Kesultanan Buton terletak di Pulau Buton Propinsi Sulawesi tenggara, di bagian tenggara Pulau Sulawesi . Pada zaman dahulu memiliki kerajaan sendiri yang bernama
  kerajaan Buton dan berubah menjadi bentuk kesultanan yang dikenal dengan nama Kesultanan Buton. Nama Pulau buton dikenal sejak zaman pemerintahan Majapahit, Patih Gajah Mada dalam Sumpah Palapa, menyebut nama Pulau Buton. 

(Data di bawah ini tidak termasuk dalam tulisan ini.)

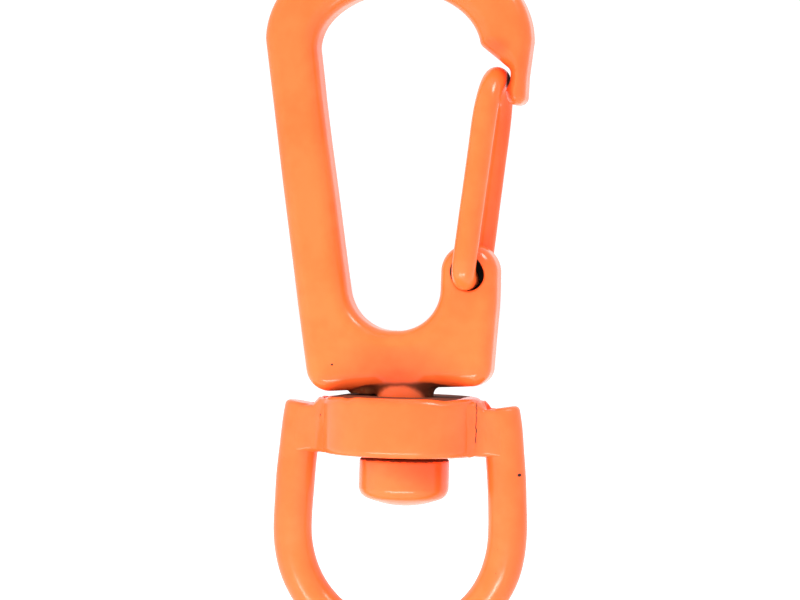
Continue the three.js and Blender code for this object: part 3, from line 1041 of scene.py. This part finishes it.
def floor():
    """A pale disc just under the part."""
    low = CAD_BOX[0].z - FLOOR["below"]
    bpy.ops.mesh.primitive_circle_add(
        vertices=96, radius=FLOOR["radius"], fill_type="NGON", location=(0, 0, low)
    )
    made = bpy.context.object
    made.name = "floor"
    n = Nodes("pale_floor")
    colour = n.mix(n.noise(400.0), (0.86, 0.86, 0.86, 1), (0.9, 0.9, 0.9, 1))
    n.put(colour, n.shader.inputs["Base Color"])
    n.shader.inputs["Roughness"].default_value = 0.9
    made.data.materials.append(n.material)


def surroundings(strength):
    """Even white light from all around."""
    world = bpy.data.worlds.new("studio")
    world.use_nodes = True
    background = world.node_tree.nodes["Background"]
    background.inputs["Color"].default_value = (1, 1, 1, 1)
    background.inputs["Strength"].default_value = strength
    bpy.context.scene.world = world
    bpy.context.scene.view_settings.view_transform = "Standard"


camera()
floor()
surroundings(1.15)
area_light("key", (-0.75, -0.75, 0.4), (0.35, 0.35), 6.5, glossy=False)
area_light("low_strip", (0.0, -0.042, -0.081), (0.004, 0.06), 0.024)
area_light("overhead", (0.1, -0.15, 0.8), (0.6, 0.4), 5.0, glossy=False)
area_light("glint", (0.5, -0.16, 0.6), (0.24, 0.24), 4.0, diffuse=False)

casting_coat = powder_coat("casting_coat", HOOK_ORANGE, under_hook, hook_pinhole_and_hole_shade, hook_shade)
wire_coat = powder_coat("wire_coat", GATE_ORANGE, None, gate_bight_shadow, gate_shade)
stud_coat = powder_coat("stud_coat", EYE_ORANGE, stud_bare_and_gap_shade, None, button_shade)
collar_coat = powder_coat("collar_coat", EYE_ORANGE, collar_bare_and_shade, collar_cracks)
bar_coat = powder_coat("bar_coat", EYE_ORANGE, None, bow_soot)
bead_coat = powder_coat("bead_coat", EYE_ORANGE, None, collar_cracks)

piece("hook_casting", hook_casting(), "hook", "hook_body", casting_coat)
piece("wire_gate", wire_gate(), "gate", "gate_wire", wire_coat)
piece("headed_stud", stud(), "hook", "swivel_stud", stud_coat)
piece("collar_ring", collar(), "eye", "swivel_collar", collar_coat)
piece("bar_bow", bow(), "eye", "eye_bow", bar_coat)
for side_name, side_x in (("left", -1), ("right", 1)):
    for face_name, side_y in (("front", -1), ("rear", 1)):
        shape = bead(side_x, side_y)
        where = f"{side_name}_{face_name}"
        piece(f"bead_{where}", shape, "eye", f"weld_{where}", bead_coat)
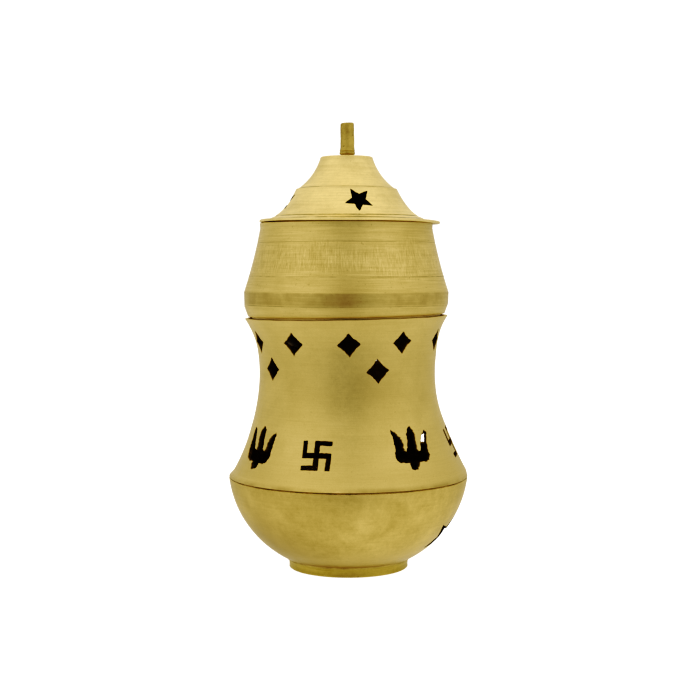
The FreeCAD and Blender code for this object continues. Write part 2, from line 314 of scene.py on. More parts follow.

Mpu Prapanca juga menyebut nama Pulau Buton di dalam bukunya, Negara
  Kartagama.
  Sejarah yang umum diketahui orang, bahwa Kerajaan Bone di Sulawesi lebih dulu menerima agama Islam yang dibawa oleh Datuk
  ri Bandang
  yang berasal dari Minangkabau sekitar tahun 1605 M. Sebenarnya Sayid Jamaluddin al-Kubra lebih dulu sampai di Pulau Buton, yaitu pada tahun 815 H/1412 M.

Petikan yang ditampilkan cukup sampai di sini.